Outro gargalo importante é o do preço. Os remédios citados aqui são considerados caros. De acordo com a Anvisa, o preço do Ozempic hoje pode chegar a até entre R$ 661,61 até R$ 1.308,32, a depender da alíquota de ICMS cobrada por cada estado. É possível que seja cobrado menos, a depender de uma série de fatores, sendo esse o preço máximo ao consumidor (PMC) da entidade regulatória.

Vai interessar para os planos de saúde? E para o SUS?

Mariana Campos considera que, no futuro, quando for autorizado que medicamentos semelhantes sejam produzidos pelas concorrentes naturalmente o preço deve cair. Até lá, o preço será um obstáculo para que o medicamento ganhe escala, tanto no Brasil quanto em outros países, o que interessaria aos potenciais investidores.

De acordo com a Kinea, o custo passa dos US$ 1.000 nos EUA por exemplo, o equivalente a algo em torno de R$ 5.000. A expectativa da analista é uma tentativa de cobertura pelos planos de saúde, sob o argumento de que a utilização traria uma economia futura para as empresas, que deixariam de gastar com os impactos de saúde da obesidade.

Do ponto de vista médico, Fábio Moura é cético. O médico e diretor da SBEM argumenta que a economia faz sentido, mas que só seria percebida, seja pelos planos de saúde ou pelo SUS, em um longo prazo.

“Você vai precisar esperar de 15 a 20 anos para ver o resultado. Será que nossos políticos vão investir para esperar por isso? Já o plano de saúde, ele precisaria que o paciente fique anos ligado ao plano para compensar”, argumenta.

O risco do ‘uso estético’

A Sociedade Brasileira de Endocrinologia tem uma postura crítica ao uso de medicamentos do tipo para fins estéticos. A entidade defende um maior controle sobre a venda do medicamento.

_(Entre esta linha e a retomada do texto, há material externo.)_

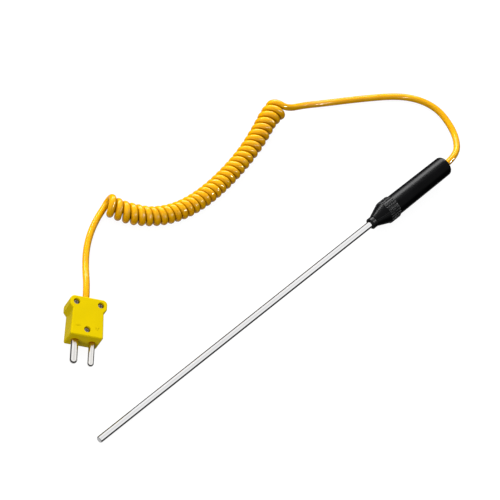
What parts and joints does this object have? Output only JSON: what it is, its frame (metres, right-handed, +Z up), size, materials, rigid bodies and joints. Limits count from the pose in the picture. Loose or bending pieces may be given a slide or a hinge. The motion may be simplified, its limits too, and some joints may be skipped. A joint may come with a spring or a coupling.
{
  "type": "thermocouple",
  "caption": "Hand-held immersion thermocouple: steel sensor rod in a black handle with a knurled nose nut, a curly cord and a round-pin plug.",
  "frame": {"origin": "on the surface that the probe rests on, under the middle of the probe (rod and handle, without the cord and plug)", "axes": "+X along the probe from the rod's tip towards the handle's butt, +Z up, +Y towards the side where the coil lies"},
  "size_m": [0.3558, 0.1269, 0.016],
  "materials": {
    "sheath_steel": "polished",
    "alloy_wire": "drawn",
    "mineral_powder": "packed powder",
    "sealing_resin": "cast",
    "inner_plastic": "moulded",
    "brass": "turned",
    "black_plastic": "satin moulded",
    "black_nut_plastic": "satin moulded",
    "tinned_metal": "tinned",
    "yellow_core": "extruded",
    "red_core": "extruded",
    "cord_jacket": "glossy extruded",
    "yellow_plastic": "satin moulded",
    "pin_metal": "nickel plated",
    "screw_steel": "zinc plated"
  },
  "bodies": {
    "probe": {"sheath_tube": "sheath_steel", "sheath_end_cap": "sheath_steel", "hot_junction": "alloy_wire", "positive_wire": "alloy_wire", "negative_wire": "alloy_wire", "mineral_insulation": "mineral_powder", "end_seal": "sealing_resin", "collet": "inner_plastic", "sheath_collar": "brass", "handle_tube": "black_plastic", "splice_positive": "tinned_metal", "splice_negative": "tinned_metal", "handle_core_positive": "yellow_core", "handle_core_negative": "red_core", "jacket_in_handle": "cord_jacket", "cord_ferrule": "brass", "plug_base": "yellow_plastic", "plug_cover": "yellow_plastic", "pin_positive": "pin_metal", "pin_negative": "pin_metal", "terminal_screws": "screw_steel", "terminal_washers": "screw_steel", "cover_screws": "screw_steel", "screw_inserts": "brass", "cord_clamp": "inner_plastic", "jacket_in_plug": "cord_jacket", "plug_core_positive": "yellow_core", "plug_core_negative": "red_core", "cord_lead": "cord_jacket", "curly_cord": "cord_jacket", "cord_tail": "cord_jacket"},
    "slip_ring": {"slip_ring": "brass"},
    "nose_nut": {"nose_nut": "black_nut_plastic"}
  },
  "joints": [
    {"name": "nose_travel", "type": "slide", "parent": "probe", "child": "slip_ring", "axis": [-0.9998, 0, -0.021], "range_m": [0, 0.006]},
    {"name": "nose_turn", "type": "hinge", "parent": "slip_ring", "child": "nose_nut", "pos_m": [0.09873, 0, 0.00772], "axis": [-0.9998, 0, -0.021], "range_deg": [0, 1440]}
  ],
  "couplings": [
    {"joint": "nose_turn", "follows": "nose_travel", "rad_per_m": 4188.8}
  ]
}
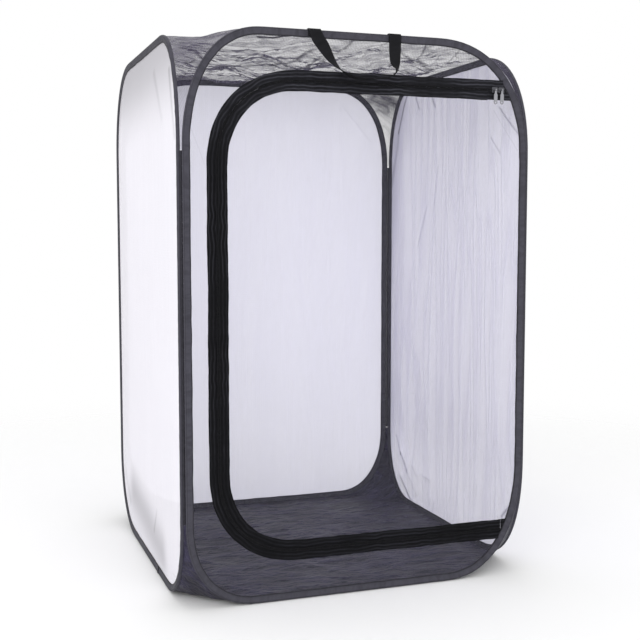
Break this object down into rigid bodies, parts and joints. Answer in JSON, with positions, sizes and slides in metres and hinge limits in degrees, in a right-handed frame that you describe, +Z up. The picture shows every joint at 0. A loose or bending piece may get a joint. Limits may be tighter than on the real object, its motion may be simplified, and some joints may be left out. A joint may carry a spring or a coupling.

“O mau uso, uso estético ou inadequado de medicações antiobesidade, além de expor pessoas a risco sem indicação de uso, aumenta o estigma do tratamento de quem já sofre com diversos preconceitos em nossa sociedade”, afirma a entidade, em nota.

Do ponto de vista econômico, uma maior rigidez não preocupa quem aposta no crescimento das fabricantes. “Nos Estados Unidos, há a exigência de prescrição e isso não tem afetado as vendas”, argumenta Mariana Campos.